Froest was Dew's superior officer during the hunt for Dr Crippen and his mistress Ethel Le Neve in 1910. It was on his initiative that wireless was used to organise the arrest of Dr Crippen, the first time it was used in this way.

==Later years==
On his retirement, he was awarded an MVO and moved to Weston-super-Mare, where he became a magistrate and member of Somerset County Council. In May 1918 he was appointed Secretary Superintendent of the Royal West of England Sanatorium, Weston-super-Mare, an institution for injured soldiers and munition workers. He was the author of a number of police procedural crime stories, including The Grell Mystery (1913), along with The Crime Club (1915) and The Rogues’ Syndicate (1916) in collaboration with George Dilnot.
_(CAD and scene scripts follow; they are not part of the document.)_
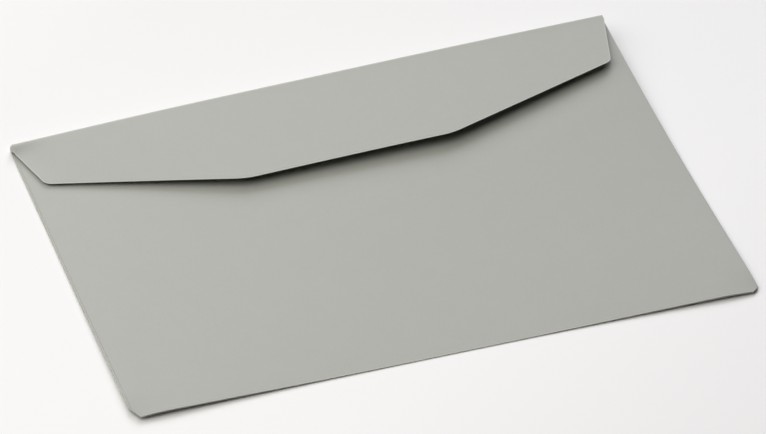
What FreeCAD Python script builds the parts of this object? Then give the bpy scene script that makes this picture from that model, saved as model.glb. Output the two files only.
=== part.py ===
import FreeCAD, Part

import os

import Sketcher

# A wallet envelope folded from one cut sheet of paper, lying with its flap side up.
# The sheet is a front panel on the floor, two side flaps folded in over it, a back panel folded
# up from the lower edge and glued onto the side flaps, and a closing flap folded over from the
# upper edge, which springs a little way off the back panel.
# The whole envelope has the slight warp that stored paper has: a patch in its middle rests on the
# floor, the two ends of the lower edge rise from it, and the upper edge rises evenly from the left
# corner, which nearly touches the floor, to the right corner.
#
# Frame: X along the long side, Y from the lower edge towards the flap's fold, Z up from the floor.
# The origin is the middle of the underside. All sizes are millimetres, and angles are degrees.

SIZES = {
    "envelope_length": 229.0,  # long side, with the side folds
    "envelope_width": 162.0,  # short side, from the lower fold to the flap's fold
    "paper_thickness": 0.15,
    "rest_width": 100.0,  # patch of the underside that lies flat on the floor, along the long side
    "rest_depth": 93.0,  # the same patch, from the lower edge up
    "lower_rise_left": 2.0,  # heights of the lower edge's two ends off the floor
    "lower_rise_right": 0.6,
    "upper_rise_left": 0.2,  # heights of the upper edge off the floor, at its two ends
    "upper_rise_right": 4.9,
    "upper_swell_left": 1.9,  # and above the two sides of the resting patch
    "upper_swell_right": 4.0,
    "side_fold_gap": 0.18,  # space between the front panel and a side flap folded over it
    "glue_sink": 0.08,  # how far the glued side flaps sink into the back panel's paper
    "side_flap_width": 16.0,
    "side_flap_slant": 7.0,  # how much shorter a side flap is at its inner edge, at each end
    "side_flap_inset": 1.5,  # from the lower edge to the start of the side folds
    "corner_cut_length": 2.0,  # clipped lower corners, measured along the long side
    "corner_cut_width": 3.0,  # clipped lower corners, measured along the short side
    "back_side_inset": 0.8,  # how far the back panel's cut edges stay in from the side folds
    "throat_drop": 15.0,  # from the flap's fold down to the back panel's upper edge
    "fold_height": 2.5,  # outer height of the soft fold that carries the flap
    "flap_depth": 49.4,  # from the fold to the flap's middle edge
    "flap_tilt_left": -0.5,  # angles at which the flap rises off the panel below, at its two ends
    "flap_tilt_right": 3.6,
    "flap_shoulder": 2.0,  # full-width stretch of the flap beside its fold
    "flap_corner_inset": 6.5,  # how far the flap's outer corners stay in from the short ends
    "flap_corner_drop": 27.5,  # from the fold to the flap's outer corners
    "flap_corner_radius": 2.5,
    "flap_kink_offset": 39.2,  # from the middle to each kink of the flap's edge
    "flap_kink_radius": 25.0,
    "trim_margin": 2.0,  # how far the trimming cuts reach past the paper
}

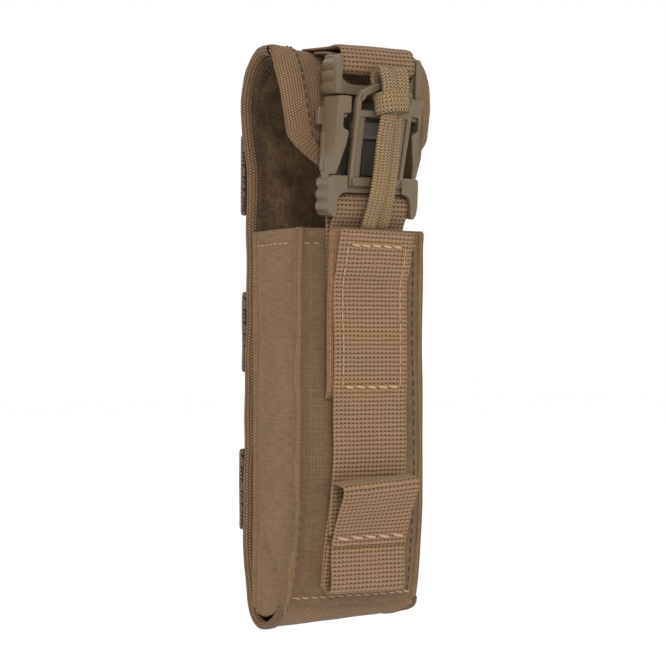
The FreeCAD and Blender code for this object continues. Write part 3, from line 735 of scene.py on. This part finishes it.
Cf = np.array([panel_row(z) for z in zz])
top = np.clip((zz - 125.0) / 4.0, 0, 1)[:, None]
Cf = bumps(Cf, 0.16, (0.02, 0.05), seed=11)
xs_arc = np.r_[0, np.cumsum(np.linalg.norm(np.diff(Cf[60], axis=0), axis=1))]
UVf = np.stack([np.broadcast_to(xs_arc[None, :], Cf.shape[:2]),
                np.broadcast_to((129.2 - zz)[:, None], Cf.shape[:2])], -1)
Tf = np.full(Cf.shape[:2], 0.8) + 0.5 * np.exp(-((zz - 127.0) / 2.2) ** 2)[:, None]
# the front panel takes the darker copy of the tan fabric, painted shade standing in for the panel's shading
T_front = Sheet("front_panel_cloth", Cf, Tf, UVf, M_TAN_SHADED, "pouch", nodes=("front_panel",))
fr_side = 1.0 if T_front.at(0.3, 0.5)[1][1] < 0 else -1.0


def gusset(side):
    rows = []
    for z in zz:
        ye, xc, xr = zi(Y_COR, z), zi(X_COR, z), zi(X_REAR, z)
        tb = np.clip((24.0 - z) / 14.0, 0, 1)
        yr = 15.6
        n = 44
        t = np.linspace(0, 1, n)
        y = yr + (ye + 0.2 - yr) * t
        bulge = 0.75 * np.sin(math.pi * t) ** 0.8
        crease = -0.40 * np.exp(-((t - 0.30) / 0.10) ** 2) - 0.35 * np.exp(-((t - 0.92) / 0.05) ** 2) \
            - 0.75 * np.exp(-((t - 0.115) / 0.03) ** 2) + 0.35 * np.exp(-((t - 0.06) / 0.03) ** 2)
        crease = crease - 1.5 * np.exp(-(((z - 27.0) + 26.0 * (t - 0.42)) / 3.0) ** 2) \
            * np.clip((42 - z) / 14, 0, 1) * np.sin(math.pi * t)
        x = xr + (xc + 0.15 - xr) * t + bulge + crease - tb * 0.8 * np.sin(math.pi * t)
        x = x + 0.18 * np.sin(z * 0.11 + t * 3.0) * np.sin(math.pi * t)
        # the rear of the bottom edge is cut higher, so the sling stands clear of it
        zz_ = z - tb * tb * (3.4 if side < 0 else 1.4) * np.clip(1 - ((t - 0.35) / 0.65) ** 2, 0, 1)
        rows.append(np.stack([side * x, y, zz_], 1))
    C = np.array(rows)
    a = np.r_[0, np.cumsum(np.linalg.norm(np.diff(C[60], axis=0), axis=1))]
    UV = np.stack([np.broadcast_to(a[None, :], C.shape[:2]),
                   np.broadcast_to((129.2 - zz)[:, None], C.shape[:2])], -1)
    T = np.full(C.shape[:2], 0.75) + 0.5 * np.exp(-((zz - 127.0) / 2.2) ** 2)[:, None]
    tag = "left" if side < 0 else "right"
    sh = Sheet("gusset_cloth_" + tag, C, T, UV, M_TAN, "pouch", nodes=("side_gusset_" + tag,),
               flip=(side > 0))
    sd = 1.0 if sh.at(0.3, 0.5)[1][0] * side > 0 else -1.0
    pts, nr = sh.line([(0.036, 0.12), (0.036, 0.86)], side=sd)
    stitch("stitch_pouch_light", pts, nr, 2.9, 2.1, 0.2)
    return sh


G_L, G_R = gusset(-1), gusset(1)
for sd_, tag in ((-1, "left"), (1, "right")):
    pth = [(sd_ * (zi(X_COR, z) - (0.15 if sd_ < 0 else 0.5)) + 0.12 * math.sin(z * 0.21),
            zi(Y_COR, z) - (1.25 if sd_ < 0 else 0.35), z)
           for z in (128.6, 122, 112, 98, 84, 70, 56, 42, 32, 24, 17, 12.5, 10.2)]
    tv, tf_, tu = tube(pth, 1.9 if sd_ < 0 else 1.7, 2.3 if sd_ < 0 else 1.5, (1, 0, 0), n=16,
                       step=0.8)
    obj_from("corner_seam_" + tag, tv, tf_, tu, M_TAN, "pouch")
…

Two of his novels, The Grell Mystery and The Maelstrom, were made into films in 1917.

He died in Weston-super-Mare, aged 73. His last resting place can be found at the old Church of St Nicholas, Uphill, Weston-super-Mare.

==Awards==
Froest's other medals were the Jubilee Medal 1887 with clasp for 1897, Metropolitan Police issue (P.S., A Divn.), Coronation Medal 1902, Metropolitan Police (Insp., C.O. Div.); Coronation Medal 1911, Metropolitan Police (Supt.); King’s Police Medal, G.V.R., 1st issue (Frank Castle Froest, Supt., Met. Police). These sold at auction in September 2002 for £1,500.